At a certain point, when you’ve wrapped up conversations and tasks, the game will indicate its time to move on to the next clearing. This just means the area around the shop will change in appearance and any items you have or plants you grew will be gone. This is particularly heartbreaking when you’ve gathered up a bunch of knick knacks and gifts and have to say goodbye to all of these items. Some things survive, like books you’ve placed in your library or photos you’ve hung up on the walls, but most everything else is reset with each new clearing. 

I could keep going on about the number of other things you can do in Wanderstop and, trust me, it’s a lot more than just planting and tea making, but it has so many little and big surprises you’ll want to discover them all for yourself. So let's talk a bit more about the story, briefly. 

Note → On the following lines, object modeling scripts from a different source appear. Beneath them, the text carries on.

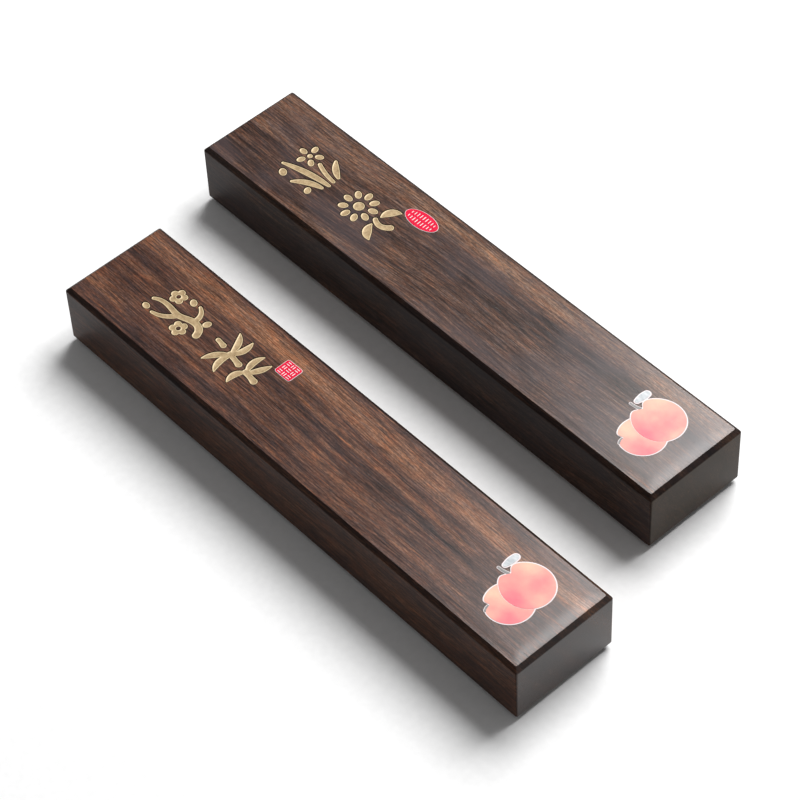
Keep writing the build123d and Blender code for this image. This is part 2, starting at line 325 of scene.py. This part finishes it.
def ink_material(name, dark, pale, roughness=0.4, grain_mm=0.35, gloss=0.5):
    """A printed ink film of one colour, slightly uneven as it lies over the grain."""
    g = Graph(name)
    fine = g.noise(g.place((0.4 / grain_mm, 1 / grain_mm, 1 / grain_mm)), 3.0)
    colour = g.ramp(fine, [(0.32, dark), (0.68, pale)])
    uneven = g.fit(fine, 0.3, 0.7, roughness - 0.06, roughness + 0.08)
    g.surface(Base_Color=colour, Roughness=uneven, Normal=g.bump(fine, 0.012, 0.6))
    g.shader.inputs["Specular IOR Level"].default_value = gloss
    return g.material


CREAM = (0.76, 0.46, 0.31)
PEACH = (0.76, 0.33, 0.25)
SALMON = (0.76, 0.23, 0.20)
PINK = (0.76, 0.095, 0.14)


def fruit_material(name, centre, blushes):
    """Watercolour-like fruit ink: cream and peach with soft blushes. A blush is its place from the
    fruit's centre and its reach, in millimetres, its strength and its colour."""
    g = Graph(name)
    whole = g.place()
    wander = g.noise(g.place((0.3, 0.3, 0.3)), 3.0, output="Color")
    wander = g.vector("MULTIPLY", g.vector("SUBTRACT", wander, (0.5, 0.5, 0.5)), (4.0, 4.0, 0))
    spot = g.vector("SUBTRACT", g.vector("ADD", whole, wander), [c / MM for c in centre])
    colour = g.ramp(g.noise(g.place((0.22, 0.22, 0.22)), 2.0), [(0.35, SALMON), (0.65, PEACH)])
    for (along, across), (long_reach, wide_reach), strength, tint in blushes:
        offset = g.vector("SUBTRACT", spot, (along, across, 0))
        offset = g.vector("MULTIPLY", offset, (1 / long_reach, 1 / wide_reach, 0))
        amount = g.fit(g.vector("LENGTH", offset), 0.0, 1.0, strength, 0.0)
        colour = g.mix(amount, colour, tint)
    wash = g.noise(g.place((1.2, 1.6, 1.6)), 4.0, 0.6)
    colour = g.shade(colour, g.fit(wash, 0.3, 0.7, 0.95, 1.05))
    g.surface(Base_Color=colour, Roughness=g.fit(wash, 0.3, 0.7, 0.36, 0.48), Normal=g.bump(wash, 0.01, 0.5))
    return g.material


FELT = [
    (0.3, (0.006, 0.006, 0.008)),
    (0.55, (0.018, 0.018, 0.021)),
    (0.75, (0.06, 0.06, 0.065)),
]


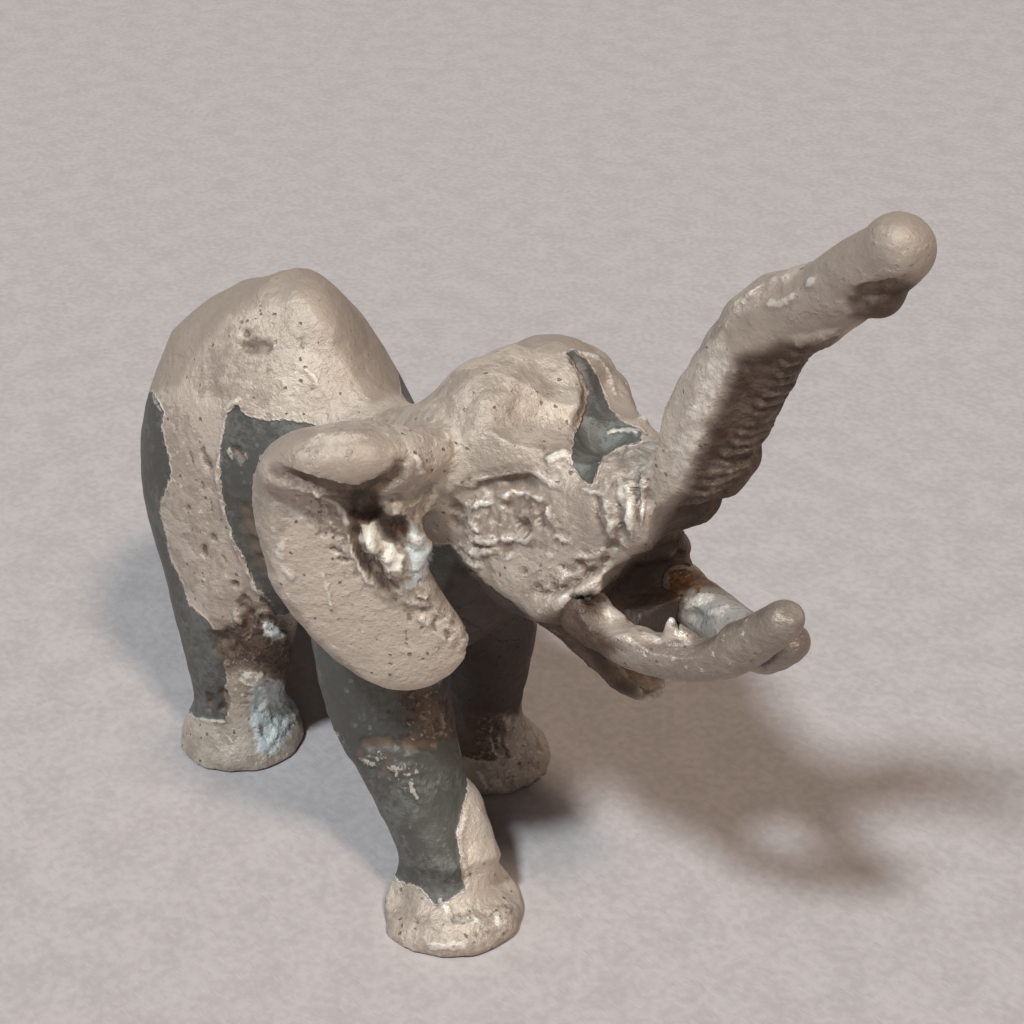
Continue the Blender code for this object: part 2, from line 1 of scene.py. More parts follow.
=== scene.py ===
import math
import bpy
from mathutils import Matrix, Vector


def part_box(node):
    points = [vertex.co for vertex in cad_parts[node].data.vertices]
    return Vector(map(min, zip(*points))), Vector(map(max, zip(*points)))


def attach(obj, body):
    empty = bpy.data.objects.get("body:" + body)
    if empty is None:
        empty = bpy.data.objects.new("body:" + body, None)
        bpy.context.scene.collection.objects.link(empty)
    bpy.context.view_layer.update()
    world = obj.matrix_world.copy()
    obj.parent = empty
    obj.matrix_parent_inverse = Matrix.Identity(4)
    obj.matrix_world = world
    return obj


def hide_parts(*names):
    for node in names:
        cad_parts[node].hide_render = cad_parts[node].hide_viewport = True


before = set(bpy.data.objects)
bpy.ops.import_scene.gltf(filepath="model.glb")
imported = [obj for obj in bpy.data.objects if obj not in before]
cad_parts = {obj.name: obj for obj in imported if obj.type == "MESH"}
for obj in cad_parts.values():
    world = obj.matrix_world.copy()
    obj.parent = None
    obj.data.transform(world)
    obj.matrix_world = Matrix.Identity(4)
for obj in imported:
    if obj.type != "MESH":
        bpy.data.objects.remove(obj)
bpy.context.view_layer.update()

from types import SimpleNamespace

import bmesh
import bpy
import numpy as np
from mathutils import Vector, noise
from mathutils.bvhtree import BVHTree

scene = bpy.context.scene
scene.view_settings.view_transform = "Standard"
mm = 0.001
midplane = 1.776 * mm  # the figure's plane of symmetry
noise.seed_set(1)  # without a seed noise_vector differs from run to run


# the camera, and how a pixel of the photograph meets the figure
cameraView = {"place": (80.33, -64.95, 89.62), "aim": (-32.41, 32.67, 0), "angle": 30, "pixels": 1024}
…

The lesson that Wanderstop teaches is one that we’ve all heard before. “Take your time.” “Stop and smell the roses.” “It’s okay to not always be moving.” But, despite the fact that it’s something we’re told all the time, it can often be the first thing we forget when our lives get busy and hectic. And Wanderstop handles the lesson beautifully with Alta’s story. She is struggling to understand why she can’t pick up her sword and fight as she normally does. She craves battle. She yearns for the constant movement of her life. Being in one place is painful for her. When she is stuck, she is forced to look upon herself and see who she is without her sword. She must learn to trust herself again and trust that she knows what is best for her. And if what’s best for her is a cup of tea, then that’s okay. 

Wanderstop is a game about making tea, but it’s also a game about slowing down. It’s about trusting yourself and learning who you are. It’s about separating yourself from the person that others perceive you to be. It’s about enjoying friendly competition, embracing compromise and accepting that you can't always be in control. And also, there’s penguins. Ivy Road has delivered a great game that I, along with the many others who play it, will be talking about for a very long time. 

Breakdown

Game: Wanderstop

Developer: Ivy Road

Publisher: Annapurna Interactive

Availability: PC, PlayStation 5

Accessibility:

  • Adjustable subtitle size

  • Dyslexia friendly font

  • Colorblind support

  • A motion sickness dot

Game Length: 8-15 hours

Reviewed on PC

Final Thoughts

Wanderstop teaches a valuable lesson that will have players reflecting about their own lives. Interacting with customers is so much fun and while some of the steps along the way to making tea are a little finicky, that’s fun too. When you bundle everything together, Wanderstop is a wonderful experience full of surprises. I got so attached in such a short time that I was sad to see the credits roll. As someone who rarely drinks tea, it made me want to brew a fresh pot.